+++ Records for this exercise

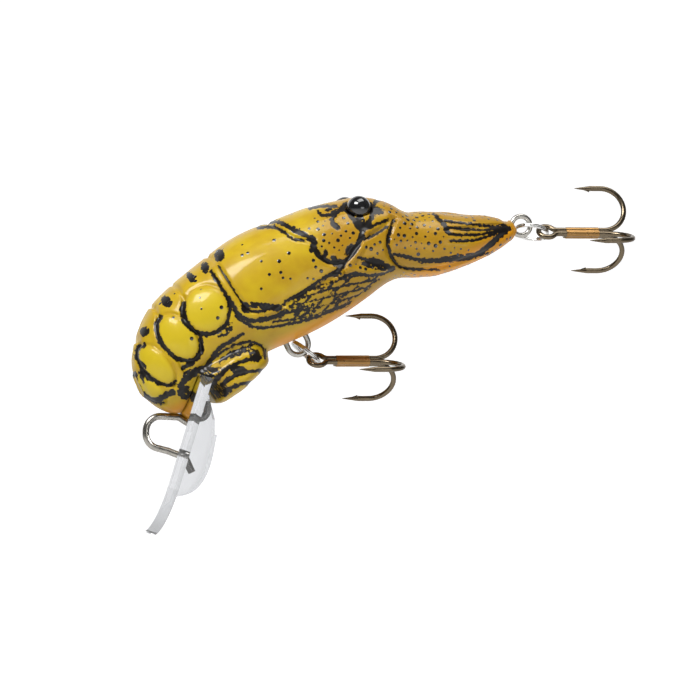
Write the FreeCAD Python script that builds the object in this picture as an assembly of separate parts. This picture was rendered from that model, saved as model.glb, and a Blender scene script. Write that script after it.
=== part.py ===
"""Crayfish-shaped diving crankbait, about 51 mm long, built from its separate pieces.

Frame: +Z up, the origin in the middle of the line-tie loop, -X the way the lure is pulled,
Y = 0 the seam plane between the two body shells. The body is set nose-down by BODY_TILT, the
attitude in which it is retrieved. All lengths are in millimetres.
"""
import FreeCAD, Part
import math
import os

V = FreeCAD.Vector

# ---------------------------------------------------------------- driving dimensions
BODY_TILT = 25.0            # slope of the body's long axis
WALL = 1.3                  # shell wall
SEAM_GAP = 0.01             # each shell stops this far from the seam plane
ENGRAVE_DEPTH = 0.35        # moulded grooves
ENGRAVE_WIDTH = 0.45
RIM_POINTS = 36             # points round one body section

LIP_THICK = 1.45            # clear diving plate
LIP_HALF_WIDTH = 7.0
LIP_SLOPE = 0.32            # run over rise of the plate
LIP_OFFSET = 2.35           # plate centre line ahead of the tie loop at Z = 0
LIP_TOP = 6.9
LIP_TIP = -12.6
KEEL_HALF_WIDTH = 2.0
GUSSET_HALF_WIDTH = 1.1
FIT = 0.04                  # moulding gap round wires and set-in pieces

TIE_WIRE_R = 0.435          # line tie
TIE_LOOP_R = 1.95
BELLY_WIRE_R = 0.36         # belly hanger
BELLY_LOOP_R = 1.34
TAIL_WIRE_R = 0.33          # rear hanger
TAIL_LOOP_R = 1.2

RING_R = 2.05               # split ring, to the wire's centre
RING_WIRE_R = 0.18
RING_PITCH = 0.38
RING_TURNS = 1.92

HOOK_WIRE_R = 0.335         # treble hook
HOOK_EYE_R = 1.05
HOOK_BUNDLE_R = 0.395       # shank centre to each wire's centre
HOOK_GAPE = 6.06            # shank centre to each point
HOOK_BEND_AT = 7.45         # eye centre to the bend's centre
HOOK_POINT_AT = 4.1         # eye centre to the points, along the shank
HOOK_POINT_LENGTH = 2.0
HOOK_ROLL = -129.5          # the brazed-on hook, turned from -Y towards +Z
BRAZE_START = 2.5
BRAZE_END = 6.7
BRAZE_SKIN = 0.045

EYE_BEAD_R = 1.5
BALL_R = 1.5                # rattle balls
BALL_TUBE_R = 1.62
BALL_TUBE_WALL = 0.7
BALL_TRAVEL = 2.6
BALLAST_R = 2.4
BALLAST_HALF = 4.4

BELLY_EYE = V(17.38, 0, 11.0)       # middle of the belly hanger's loop
TAIL_EYE = V(46.07, 0, 25.87)       # middle of the rear hanger's loop
EYE_BEAD_AT = V(24.3, 4.0, 28.0)    # mirrored for the other side

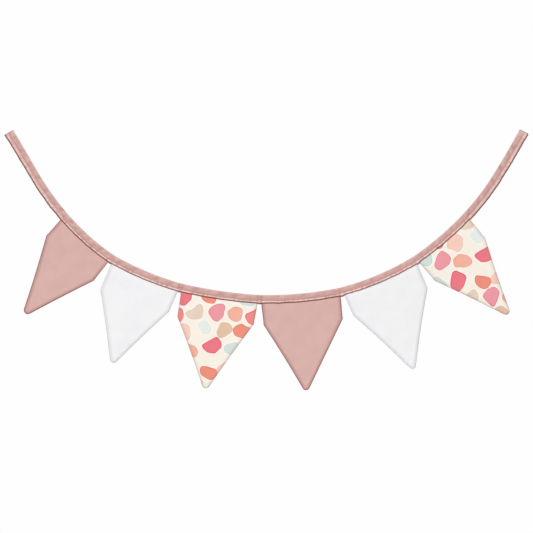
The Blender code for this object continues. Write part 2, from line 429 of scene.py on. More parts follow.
def finish_colour(tree, shader, colour, uv, weave, clouds, streaks):
    """Gives a colour the cloth's clouds and streaks, and feeds it to the shader."""
    inputs = {"Colour": colour, "Vector": uv, "Slub": weave.outputs["Slub"]}
    inputs |= {"Clouds": clouds, "Streaks": streaks}
    tone = new_node(tree, "ShaderNodeGroup", {"node_tree": tone_group}, **inputs)
    tree.links.new(tone.outputs["Colour"], shader.inputs["Base Color"])


def weave_heights(weave, slub_depth):
    """Heights of the weave and of its slubs, each with its depth in metres."""
    return [(weave.outputs["Height"], WEAVE_DEPTH), (weave.outputs["Slub"], slub_depth)]


def finish_bump(tree, shader, heights):
    """Adds up (height, depth in metres) pairs and feeds them to the shader's normal."""
    total = 0.0
    for height, depth in heights:
        total = math_node(tree, "ADD", total, math_node(tree, "MULTIPLY", height, depth))
    bump = new_node(tree, "ShaderNodeBump", Distance=1.0, Height=total)
    tree.links.new(bump.outputs[0], shader.inputs["Normal"])


# %% [markdown]
# ## The tape
# On the real bunting this is a strip of cotton with both long edges turned in, folded in half over the
# tops of the flags. Its lower edge is the part that the eye finds first: the turned hem makes a soft
# roll there, bright above and dark beneath, and the row of topstitching pulls a groove in above it. A
# bevelled strip would miss all that, so a whole cross-section is written as a table, from the hidden
# raw edge round the roll, over the groove and up to the fold, and carried along the run.

# %% The tape's cross-section
STITCH = 3.4 * MM
TAPE_STEP = STITCH / 3
# edge that each row is measured from; distance in mm over a flag and off it; how far the row stands
# proud of the wall in mm over a flag and off it; how much painted highlight; how much painted shade
PROFILE = (
    ("hem", 9.0, 8.0, -0.95, -0.90, 0.0, 1.0),
    ("hem", 3.6, 3.0, -0.93, -0.90, 0.0, 1.0),
    ("hem", 1.9, 0.6, -0.90, -0.88, 0.0, 1.0),
    ("hem", 1.0, -0.3, -0.62, -0.65, 0.0, 1.0),
    ("hem", 1.1, -0.2, -0.10, -0.15, 0.0, 1.0),
    ("hem", 1.6, 0.3, 0.35, 0.40, 0.0, 1.0),
    ("hem", 2.5, 1.5, 0.75, 0.90, 0.0, 1.0),
    ("hem", 3.3, 2.6, 1.00, 1.28, 0.30, 0.35),
    ("hem", 4.4, 4.3, 0.95, 1.38, 0.9, 0.0),
    ("hem", 5.3, 6.1, 0.62, 1.15, 1.0, 0.0),
    ("hem", 6.1, 7.8, 0.10, 0.60, 0.6, 0.0),
    ("hem", 6.8, 9.2, -0.30, 0.02, 0.1, 0.14),
    ("hem", 7.4, 10.0, -0.38, -0.22, 0.0, 0.20),
    ("hem", 8.4, 11.0, -0.08, -0.06, 0.0, 0.08),
    ("hem", 10.5, 12.6, 0.10, 0.10, 0.1, 0.0),
    ("fold", 6.2, 6.0, 0.12, 0.10, 0.1, 0.0),
    ("fold", 3.0, 2.7, 0.00, 0.00, 0.25, 0.0),
)
GROOVE_ROW = 12
PROFILE_STEPS = 2
print("rows of the section, from the raw edge to the fold:", len(PROFILE))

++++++

* _What you need to do_: Write out the records exactly, starting at the first line and stopping after the line that contains "RING_TURNS = 1.92".

* _Exercise solution_:
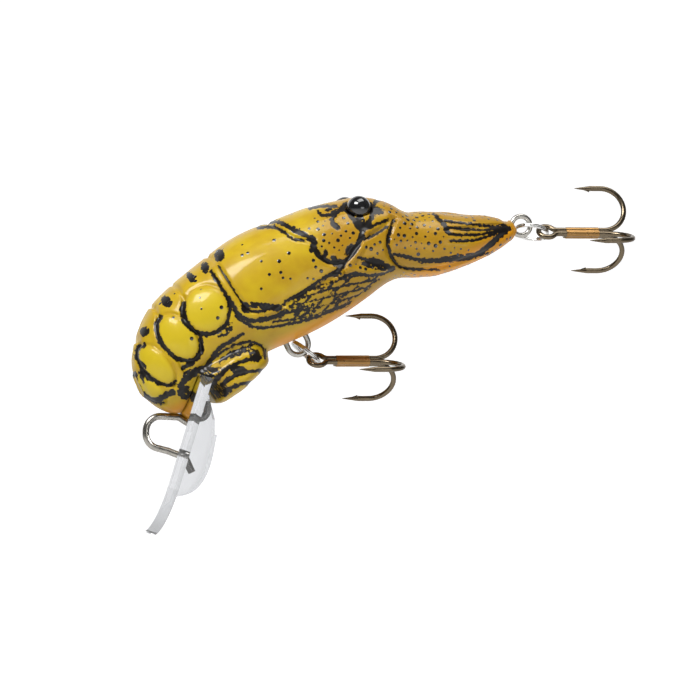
Write the FreeCAD Python script that builds the object in this picture as an assembly of separate parts. This picture was rendered from that model, saved as model.glb, and a Blender scene script. Write that script after it.
=== part.py ===
"""Crayfish-shaped diving crankbait, about 51 mm long, built from its separate pieces.

Frame: +Z up, the origin in the middle of the line-tie loop, -X the way the lure is pulled,
Y = 0 the seam plane between the two body shells. The body is set nose-down by BODY_TILT, the
attitude in which it is retrieved. All lengths are in millimetres.
"""
import FreeCAD, Part
import math
import os

V = FreeCAD.Vector

# ---------------------------------------------------------------- driving dimensions
BODY_TILT = 25.0            # slope of the body's long axis
WALL = 1.3                  # shell wall
SEAM_GAP = 0.01             # each shell stops this far from the seam plane
ENGRAVE_DEPTH = 0.35        # moulded grooves
ENGRAVE_WIDTH = 0.45
RIM_POINTS = 36             # points round one body section

LIP_THICK = 1.45            # clear diving plate
LIP_HALF_WIDTH = 7.0
LIP_SLOPE = 0.32            # run over rise of the plate
LIP_OFFSET = 2.35           # plate centre line ahead of the tie loop at Z = 0
LIP_TOP = 6.9
LIP_TIP = -12.6
KEEL_HALF_WIDTH = 2.0
GUSSET_HALF_WIDTH = 1.1
FIT = 0.04                  # moulding gap round wires and set-in pieces

TIE_WIRE_R = 0.435          # line tie
TIE_LOOP_R = 1.95
BELLY_WIRE_R = 0.36         # belly hanger
BELLY_LOOP_R = 1.34
TAIL_WIRE_R = 0.33          # rear hanger
TAIL_LOOP_R = 1.2

RING_R = 2.05               # split ring, to the wire's centre
RING_WIRE_R = 0.18
RING_PITCH = 0.38
RING_TURNS = 1.92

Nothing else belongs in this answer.